This second release completes Jansons' first Brahms cycle, taken from live performances. I admire the Bavarian Radio SO's in-house label, which has come through consistently with top-tier recorded sound, as good as any studio recordings on the market. The orchestra is world class, and its rounded tone fits into a space between Vienna and Berlin _ I hope to hear them in concert one day, but they rarely seem to tour the U.s. Every release from BR Klassik is worth trying out.
Unfortunately, Jansons has a slack, draggy view of Brahms in Sym. 1. There is almost no propulsion, and only the orchestra's amber tones holds the listener's interest - and then only for a few minutes. Jansons is a variable conductor, and his worst fault, when a reading doesn't click, is to put one foot ahead of the other without any interpretative interest. that's what happens here in a reading that has spurts of energy but long stretches of dog-paddling. Among recent Brahms Firsts, this is falls behind Rattle's on EMI with the Berliners by a good margin. Much less publicized is a masterful Brahms First, a live concert on Signum, where Christoph von Dohnanyi and the Philharmonia reveal the mastery that he is capable of in the autumn of his career.
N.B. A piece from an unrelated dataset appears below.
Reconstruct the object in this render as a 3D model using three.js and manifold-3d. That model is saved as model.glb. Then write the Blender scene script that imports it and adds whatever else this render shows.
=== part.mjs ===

On CD 2, which is priced to be a free bonus disc, Jansons takes a light-handed, lyrical approach to the first movement of the Brahms Fourth that seems totally wrong-headed to me. Here, too, there is little forward motion; the reading relies too much on lovely sounds made by the orchestra - Brahms didn't write his music in a caramel factory. the slow movement is suave to the point of being languid. The Scherzo is straightforward and nicely shaped but underpowered. The finale in passacaglia form is one of Brahms's greatest symphonic creations, and Jansons knows it. He leads a respectful, largely uneventful reading when you go back and hear any of the great Fourths. I really wonder, hearing all these honeyed sounds, what Brahms means to this conductor.